En la primera lectura nos anuncia el Señor por el profeta Isaías: “mirad: yo voy a crear un cielo nuevo y una tierra nueva: de lo pasado no habrá recuerdo ni vendrá pensamiento, sino que habrá gozo y alegría perpetua por lo que voy a crear”. No se trata sólo de algo que sucederá al mundo, encierra también una promesa de transformación para cada uno de nosotros. Es el triunfo de Cristo sobre nuestro pecado y nuestra muerte, que comienza a darse ahora.

Estamos casi a la mitad del recorrido de la Cuaresma. Tiempo especial en el que la gracia nos hace tomar conciencia de nuestros pecados concretos, no tanto de nuestra condición de pecadores, y, sobre todo, del poder transformador de la misericordia de Dios. Este es el camino de la conversión: “la conversión a Dios es siempre fruto del ‘reencuentro’ de este Padre, rico en misericordia” – Juan Pablo II, Encíclica Dives in mesicordia, 13 -. Es un tiempo propicio para dejarnos “visitar” por la gracia de Dios en el sacramento de la misericordia, en la confesión, poniendo más delicadeza en los actos propios del penitente (cf. Catecismo de la Iglesia Católica: 1450-1461), particularmente en el dolor; dejar que Él vaya poniendo en nuestro corazón los sentimientos del suyo en la meditación de la Palabra de Dios. El encuentro con Dios en Cristo suscitará en nosotros el amor y abrirá nuestro espíritu al otro, de modo que el amor al prójimo ya no es un mandamiento, por así decir impuesto desde fuera, sino una consecuencia que se desprende de su fe, la cual actúa por la caridad (cf. Benedicto XVI, Encíclica “Dios es amor” 31).

Como nos relata el evangelio de hoy, nuestro Señor no es indiferente a la petición de curación del hijo del funcionario real. Un corazón a la medida del corazón de Cristo no puede ser indiferente. El Papa Francisco nos recuerda en su mensaje para la cuaresma el riesgo de instalarnos en una actitud de indiferencia, que “ha alcanzado hoy una dimensión mundial, hasta tal punto que podemos hablar de una globalización de la indiferencia”, y nos lo propone como “uno de los desafíos más urgentes” sobre los que quiere llamar nuestra atención. No hay verdadera conversión si no nos abrimos a los hermanos, si no salimos al encuentro de sus necesidades. No podemos olvidar que la caridad tiene contenidos concretos: “tuve hambre y me disteis de comer; tuve sed y me disteis de beber; era peregrino y me acogisteis; estaba desnudo y me vestisteis, enfermo y me visitasteis, en la cárcel y vinisteis a verme (Mt 25, 35-36). Las obras de misericordia son un camino seguro de conversión, un fruto saludable de caridad y señal de la transformación obrada en nosotros y con nosotros. Verdaderamente, muchas veces constatamos que no está a nuestro alcance ayudar a resolver las situaciones que hacen sufrir a los hombres, pero siempre estará a nuestro alcance visitar a los enfermos, dar limosna (cuando menos de nuestro tiempo y cariño), acoger sin juzgar al hermano (que no significa estar de acuerdo y aprobar lo que piensa o cómo vive), compadecernos del sufrimiento del otro (padecer con, hacer del algún modo nuestro el padecimiento del prójimo), encomendarles al Señor. Y otros muchos caminos que se nos pueden ocurrir. El amor es creativo y capaz de encontrar siempre una solución o un modo de suavizar el sufrimiento de los demás. Pero es necesario dejarse enseñar a amar, la solución: mirar a Cristo.
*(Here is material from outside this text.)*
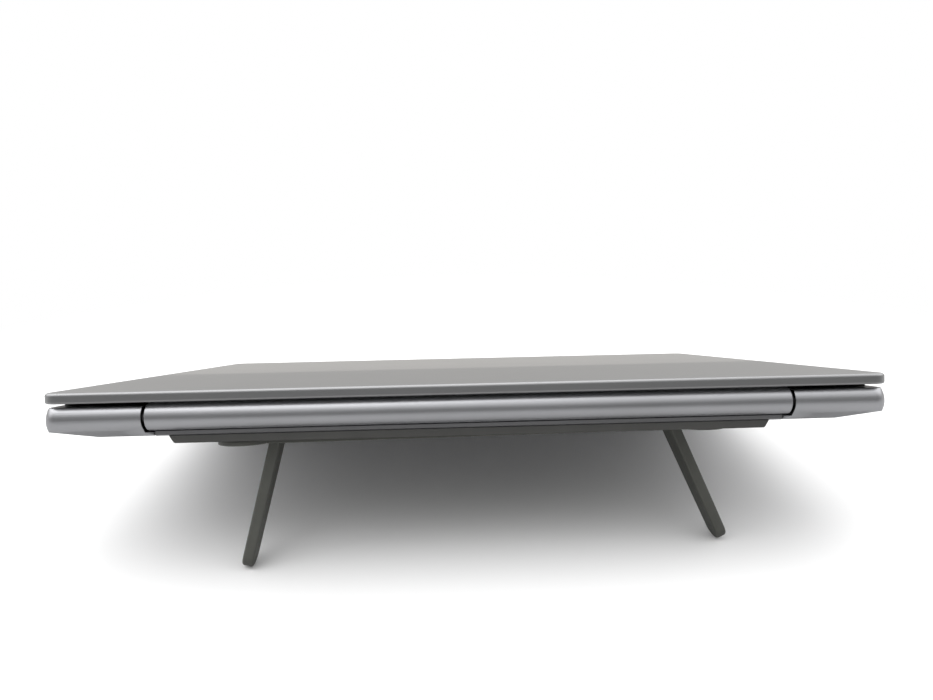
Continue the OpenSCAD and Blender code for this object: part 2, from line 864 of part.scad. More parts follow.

En la parábola sobre el rico Epulón y el pobre Lázaro (Lc 16, 19-31), Jesús nos hace una advertencia: el riesgo de cerrar nuestro corazón hasta el olvido del otro, hasta la incapacidad de amar (cf. Benedicto XVI, Encíclica “Spe salvi” 44). Epulón no es condenado por ser rico, sino por desentenderse del pobre Lázaro. Que nadie nos resulte indiferente, esto sí está al alcance de todos.